I had intended to make this a wash and pen painting but did not anticipate the particularly damp weather conditions last week when I was tutoring The Art in the Park lesson. I used a canvas and drew in the major shapes.
I then used a blue acrylic (usually very quick drying) to underpaint the sky. However, it would just not dry enough to keep adding further applications of paint without the colours mixing to secondary or indeed tertiary colours.
So, I waited and I waited. I should have waited longer as in my speed I started to apply paint and hey presto! I ended up with some wonderful green colours just where I did not want them. Lesson learnt: you cannot look at paint and hope that makes it dry!
So on returning home I decided that pen was not going to be sufficient to correct the incorrect colours. I used a wide variety of blues that I mixed from pthalo, ultramarine, cobalt, zinc white and experienced a huge amount artistic joy when I started applying my blues to the canvas and they were keeping their integrity, and not resulting in some wonderful concoction of earth colours.
I used the above colours both in the sky and for the sea. For the brighter part of the sky I used lemon yellow, cadmium yellow, I mixed an orange using lemon yellow and cadmium red, and I used zinc white for the shape of the sun. All paints I used were acrylics.
When using a large canvas like this make sure you have plenty of large brushes. A great challenge I see with learners is that they often very carefully apply paint with small brushes. This makes hard work of what should be great fun. Once you get used to using them you will find how much easier it is to apply paint.

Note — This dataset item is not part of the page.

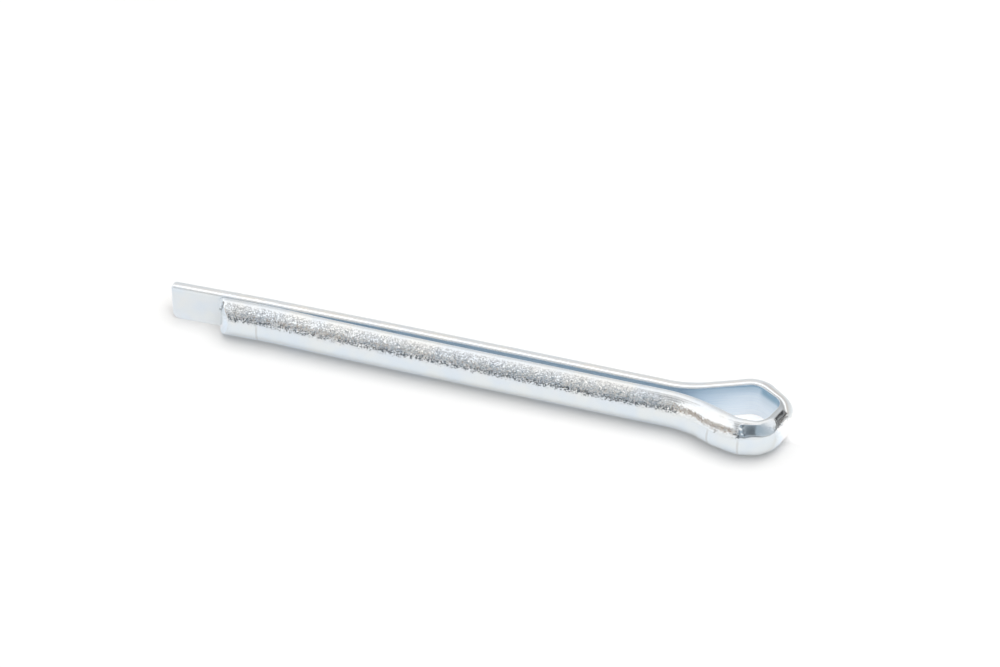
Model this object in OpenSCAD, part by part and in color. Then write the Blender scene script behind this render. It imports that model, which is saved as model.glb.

I used the points of brushes for sky, and then side of brush to blend paint. I used two different fan brushes for the trees. I mixed a wide variety of greens for the land, making some really dark greens by adding increased portions of burnt umber.
For the sand I mixed a yellow ochre, 70% with 30% burnt sienna. I then made a further mix of the same and added some Indian red to that.
When the whole painting was 100% dry (two days later, just in case), I used pure zinc white for a few suggestions of surf on the sea and for the edge of the water spilling on to the beach.